Izai Amorim

LIBERTY FARM: A FAMILY PORTRAIT (2021)
Set in the semi-arid backlands of northeastern Brazil, spanning one century (1889–1989) and three generations, Liberty Farm is more than a family saga: it’s a complex psychological portrait of family life, intertwined with Brazil’s turbulent history from the birth of the republic to the end of the military dictatorship.

Liberty Farm is a chronicle of family and society; history and geography; life and death; loyalty and justice; truth and connivance. It’s also a tale of love in all of its forms: strongly felt; unreciprocated; withheld; unequally distributed; yearned for; never obtained.


ON THE RUN (2016)
New York City, early 1990s: a young, rich, and well-educated Central American man on the run from the police and Colombian drug dealers. He is accused of crimes he didn’t commit. Ready to do what it takes to survive, Pablo ironically embraces the very drug trade that threatened his life in the first place. Who is he? What is he really capable of? The question of identity is at the heart of On the Run. More than a contemporary story of survival, it’s a journey of self-discovery.
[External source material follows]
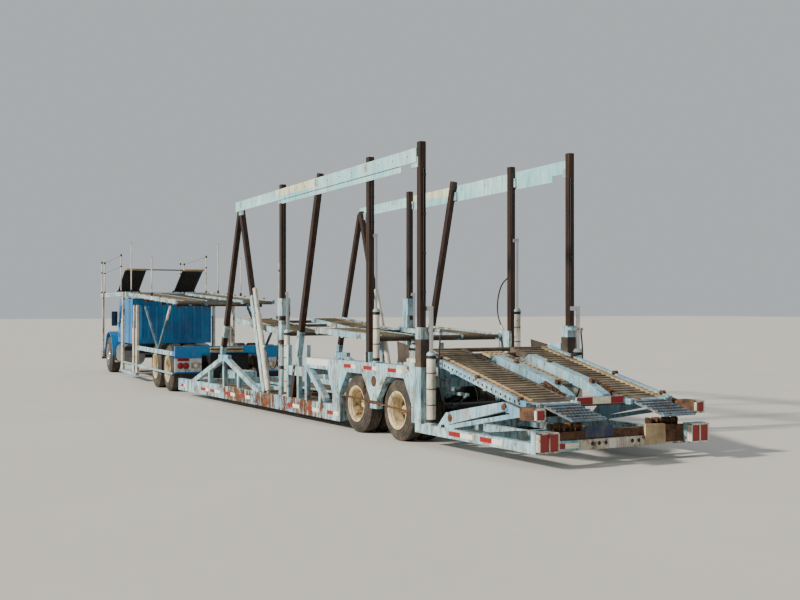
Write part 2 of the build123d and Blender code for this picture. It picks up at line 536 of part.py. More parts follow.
# Ribbed end flaps hinged on the rear deck's tail
FLAP_RIBS = 6
PIN_REACH = RUN_GAP + LUG_WIDTH
for side_name, side in SIDES:
    flap_y = mirrored(side, TRACK_INNER, TRACK_OUTER)
    with BuildPart() as flap:
        plate(strip(along(FLAP_HINGE, FLAP_TIP, 0.02), FLAP_TIP, 22.0), flap_y)
        round_y(*FLAP_HINGE, HINGE_RADIUS, (flap_y[0] - PIN_REACH, flap_y[1] + PIN_REACH))
        for number in range(FLAP_RIBS):
            rib_x, rib_z = along(FLAP_HINGE, FLAP_TIP, 0.12 + 0.165 * number)
            block((rib_x - 14.0, rib_x + 14.0), flap_y, (rib_z, rib_z + 26.0))
    finish(flap, f"end_flap_{side_name}", TRAILER)


def hose(route, name):
    """A round hose of straight runs joined by tangent arcs, each as wide as its runs allow."""
    points = [Vector(*point) for point in route]
    radii = []
    for before, corner, after in zip(points, points[1:], points[2:]):
        run_in, run_out = corner - before, after - corner
        half_turn = acos(run_in.normalized().dot(run_out.normalized())) / 2
        radii.append(0.45 * min(run_in.length, run_out.length) / tan(half_turn))
    with BuildPart() as tube:
        with BuildLine():
            FilletPolyline(*points, radius=radii)
        with BuildSketch(Plane(origin=points[0], z_dir=points[1] - points[0])):
            Circle(HOSE / 2)
        sweep()
    finish(tube, name, TRAILER)


for side_name, side in SIDES:
    hose(on_side(LIFT_HOSE, side), f"lift_hose_{side_name}")
hose(POST_HOSE, "post_hose")
hose(RACK_HOSE, "rack_hose")

# TRACTOR: chassis rails, drop box and stinger with the hitch plate
MAST_XS = (4450.0, 4860.0, MAST_U)
MAST_SIZE = 80.0
with BuildPart() as chassis:
    pair((450.0, HOOD_FRONT - 40.0 - SEAT), (CHASSIS_INNER, CHASSIS_OUTER), (CHASSIS_LOW, CHASSIS_TOP))
    for cross_u in (460.0, 3400.0, 5000.0, CAB_REAR + 250.0, CAB_REAR + 1850.0, HOOD_FRONT - 130.0):
        block((cross_u, cross_u + 80.0), (-CHASSIS_INNER, CHASSIS_INNER), (CHASSIS_LOW + 40.0, CHASSIS_TOP - 40.0))
    block((350.0, 450.0), (-CHASSIS_OUTER, CHASSIS_OUTER), (FIFTH_WHEEL_TOP - 180.0, CHASSIS_TOP))
    block((-150.0, 350.0), (-230.0, 230.0), (FIFTH_WHEEL_TOP - 180.0, FIFTH_WHEEL_TOP - 60.0))
    round_z(0, 0, FIFTH_WHEEL_RADIUS, (FIFTH_WHEEL_TOP - 100.0, FIFTH_WHEEL_TOP))
    round_z(0, 0, KINGPIN_RADIUS + PIN_GAP, (FIFTH_WHEEL_TOP - 60.0, FIFTH_WHEEL_TOP), Mode.SUBTRACT)
    for mast_u in MAST_XS:
        pair((mast_u, mast_u + MAST_SIZE), (CHASSIS_OUTER, POST_INNER), (CHASSIS_LOW + 60.0, CHASSIS_LOW + 160.0))
finish(chassis, "chassis", TRACTOR)

# Upright masts beside the tractor, and the V struts by the drive wheels
GUARD_THICK = 30.0
SILL_TOP = 220.0
MARKER_Z = (800.0, 900.0)
FRONT_MAST_U = STEER_AXLE + 650.0
with BuildPart() as side_masts:
    mast_y = (POST_INNER, POST_OUTER - GUARD_THICK - SEAT)
    strut_y = (POST_OUTER - 35.0, POST_OUTER)
    for mast_u, mast_top in zip(MAST_XS, (1900.0, 1900.0, RACK_TOP)):
        pair((mast_u, mast_u + MAST_SIZE), mast_y, (SILL_TOP, mast_top))
    pair((FRONT_MAST_U, FRONT_MAST_U + 90.0), mast_y, (420.0, RACK_TOP))
    # V struts: foot u, top u
    for foot_u, top_u in ((1860.0, 3330.0), (1800.0, 570.0)):
        bar_pair((foot_u, MARKER_Z[1] + 10.0), (top_u, 1850.0), 70.0, strut_y)
    pair((1700.0, 1960.0), strut_y, (MARKER_Z[0], MARKER_Z[1]), Mode.SUBTRACT)
finish(side_masts, "side_masts", TRACTOR)

# Long bars of the side frames: sill, marker rail and guard bar
with BuildPart() as side_rails:
    pair((MAST_XS[0], MAST_U + MAST_SIZE), (POST_INNER, POST_OUTER), (150.0, SILL_TOP))
    pair((345.0, MAST_XS[0] - SEAT), (POST_INNER + 50.0, POST_OUTER), MARKER_Z)
    pair((300.0, MAST_U), (POST_OUTER - GUARD_THICK, POST_OUTER), (400.0, 440.0))
finish(side_rails, "side_rails", TRACTOR)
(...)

Pablo’s voice is funny, sometimes mean and merciless. He moves with nightmarish ease from recounting his adventures to recollecting his early life. Not always politically correct, On the Run gives you an insightful, twisted, humorous, and often disturbing view of conflicting worlds and beliefs: North and Latin America; black, brown, and white; rich and poor; rational and esoteric – and shows how they mix, match, and clash.


THE GAMES (2013, 2021)
The Games is a humorous but dark, even mean, political thriller. This mother of all conspiracies starts slow but the action accelerates quickly. Good guys don’t win in the end because there are none. It’s a battle of evil against evil involving environmental protection organizations operating extortion rackets; terrorism without a cause; secret services running amok; global television networks manipulating the news; politicians and profiteers hijacking major international sport events; etc.
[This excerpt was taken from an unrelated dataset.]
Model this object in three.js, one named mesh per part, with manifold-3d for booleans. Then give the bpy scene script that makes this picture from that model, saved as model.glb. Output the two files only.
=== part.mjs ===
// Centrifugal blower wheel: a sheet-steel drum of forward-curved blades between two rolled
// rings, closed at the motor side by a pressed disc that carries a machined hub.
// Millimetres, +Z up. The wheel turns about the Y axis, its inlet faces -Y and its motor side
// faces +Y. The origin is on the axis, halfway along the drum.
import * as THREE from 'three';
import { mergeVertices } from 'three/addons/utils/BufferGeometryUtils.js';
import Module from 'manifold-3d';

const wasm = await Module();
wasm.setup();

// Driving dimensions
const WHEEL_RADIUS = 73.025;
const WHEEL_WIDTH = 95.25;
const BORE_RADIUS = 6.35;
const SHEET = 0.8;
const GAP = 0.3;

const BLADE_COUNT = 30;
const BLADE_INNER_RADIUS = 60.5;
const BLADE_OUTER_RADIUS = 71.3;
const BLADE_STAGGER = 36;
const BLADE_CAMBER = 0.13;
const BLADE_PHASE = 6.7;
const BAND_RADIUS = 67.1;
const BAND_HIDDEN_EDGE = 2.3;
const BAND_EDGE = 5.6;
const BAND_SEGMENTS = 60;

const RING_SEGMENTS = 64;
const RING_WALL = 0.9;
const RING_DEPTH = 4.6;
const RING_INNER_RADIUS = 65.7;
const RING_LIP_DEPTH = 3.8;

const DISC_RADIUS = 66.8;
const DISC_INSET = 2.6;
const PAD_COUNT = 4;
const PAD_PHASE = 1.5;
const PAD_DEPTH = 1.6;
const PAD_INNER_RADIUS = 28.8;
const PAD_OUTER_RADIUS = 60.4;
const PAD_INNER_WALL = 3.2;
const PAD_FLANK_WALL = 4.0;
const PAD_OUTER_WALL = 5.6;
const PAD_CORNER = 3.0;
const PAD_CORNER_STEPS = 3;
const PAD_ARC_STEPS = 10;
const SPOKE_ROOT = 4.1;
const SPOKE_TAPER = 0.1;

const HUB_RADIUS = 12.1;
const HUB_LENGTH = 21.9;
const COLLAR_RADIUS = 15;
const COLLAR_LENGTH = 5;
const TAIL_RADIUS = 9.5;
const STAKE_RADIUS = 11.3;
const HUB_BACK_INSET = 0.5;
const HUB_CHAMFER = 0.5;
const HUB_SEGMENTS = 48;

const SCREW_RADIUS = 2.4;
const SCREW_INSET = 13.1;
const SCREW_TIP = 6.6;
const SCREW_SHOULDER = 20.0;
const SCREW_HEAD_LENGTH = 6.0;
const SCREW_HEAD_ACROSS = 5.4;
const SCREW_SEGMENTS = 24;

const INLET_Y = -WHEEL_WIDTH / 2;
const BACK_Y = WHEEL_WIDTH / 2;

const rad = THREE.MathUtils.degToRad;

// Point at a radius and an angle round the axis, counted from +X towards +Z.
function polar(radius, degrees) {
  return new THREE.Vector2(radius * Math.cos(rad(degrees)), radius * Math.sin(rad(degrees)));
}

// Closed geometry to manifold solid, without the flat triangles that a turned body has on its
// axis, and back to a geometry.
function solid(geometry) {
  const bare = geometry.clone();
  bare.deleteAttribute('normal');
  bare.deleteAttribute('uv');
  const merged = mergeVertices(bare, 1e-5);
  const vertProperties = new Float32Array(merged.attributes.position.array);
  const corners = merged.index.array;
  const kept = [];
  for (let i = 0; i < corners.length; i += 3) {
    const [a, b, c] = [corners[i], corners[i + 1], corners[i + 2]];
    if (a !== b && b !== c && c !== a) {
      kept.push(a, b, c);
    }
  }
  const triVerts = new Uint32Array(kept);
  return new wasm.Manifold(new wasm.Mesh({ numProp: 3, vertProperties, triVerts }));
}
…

More than just humor and action in an international setting, this thriller exposes a dark side of our information age and reveals a serious political threat to our democracies: conspiracies to use information, communication, and storytelling to establish power structures not accountable to anyone. Power without accountability undermines the principle of representative government by the people and for the people. Therefore, the relevant question in The Games is not “who did it and why” but “what if these things come to pass.”